Altho if you look at the Massachusetts rules, charging a surcharge to use credit card is ILLEGAL but you CAN discount for cash. I know, right? Kinda makes your head swim, altho this piece of ridiculousness has nothing on all those state laws setting pi = 3 that history is littered with.

Step 2. Any indication that there is an impact on affiliated cards? I tried this (without quotes):

impact credit card surcharge on airline affiliate cards

And got a bunch of helpful sites (joke) plugging airline affiliated cards. All have $95 annual fees (really? really?) and apparently the scams never end.
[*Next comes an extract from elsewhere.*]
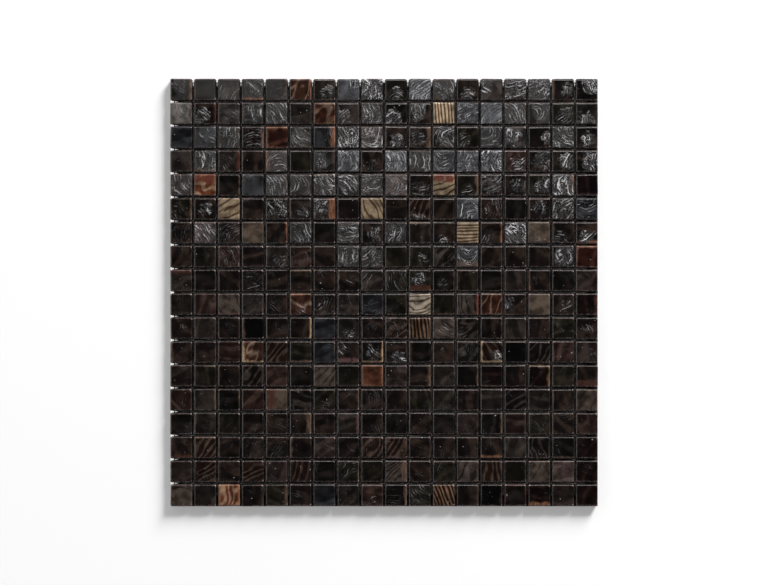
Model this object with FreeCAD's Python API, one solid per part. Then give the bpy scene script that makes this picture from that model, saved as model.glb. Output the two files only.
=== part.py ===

A sample: http://www.mrmoneymustache.com/credit-cards/
Another sample: http://boingboing.net/2015/01/13/credit-card-hacking-for-the-sa.html

That second one is really kind of horrifying. I really feel like anyone who is that motivated (opening a new affiliate card annually to avoid paying the annual fee on the second year, if he is to be believed) should maybe go direct that entrepreneurial orientation to something more productive than gaming the fuck out of loyalty programs. Because I'm pretty sure he is the _opposite_ of loyal to any of these programs.

This does not help me. Altho I will note that FFP programs are generally moving away from a mileage orientation and towards a complex metric for assigning awards and tiers and crap that factors money spend on tickets more than miles flown (about freaking time, however, I'm sure people will game the new system as vigorously as the old one).

A bunch of these cards offer auxiliary benefits like, no foreign transaction fee (I'll tell you how to avoid that: prepay the big stuff and pay in cash for the rest. The only time we visited an ATM was when R. wanted to see if his no-fee international feature on his debit card actually worked. Seriously. We don't get out much?).

Clearly, I need a new search string, but I think I'm going to have inbound children in a moment.

ETA: A little old, but interesting:

http://www.creditcards.com/credit-card-news/credit-card-surcharges-allowed-1281.php

Expect surcharges in "noncompetitive sectors" first, apparently?

"Cash customers are providing miles and other rewards to credit card customers, and that is wrong," Edmund Mierzwinski, consumer program director at U.S. Public Interest Research Group, said via email.

ETA: Maybe not!

http://www.dallasnews.com/investigations/watchdog/20140920-watchdog-its-illegal-to-add-fees-to-credit-and-debit-cards.ece

Completely illegal fees are being charged on things like c-store purchase of a bagel. Texas enforcement is lax.

Date: 2015-09-03 08:46 pm (UTC)
From: [identity profile] ethelmay.livejournal.com
I remember my dad going to a gas station in a little town in Wisconsin once that was advertising 5% discount for cash. He got asked for the regular price, said "But I'm paying cash," and was told, "Well, if you would have paid with a credit card it would have been five percent more." Dad's eyes bugged out and he roared, "That's not a discount! That's a surcharge!"

Of course the difference was maybe a buck or two, but it was the principle of the thing.

Re: What a great story!

Date: 2015-09-04 12:02 am (UTC)
From: [identity profile] ethelmay.livejournal.com
If I ever wanted to act like that, I would undoubtedly forget what the opposite of "discount" was in the heat of the moment. In fact I am pretty sure there have been times I wanted to tell this story and have been prevented because I couldn't remember the word "surcharge." Nominal aphasia is weird.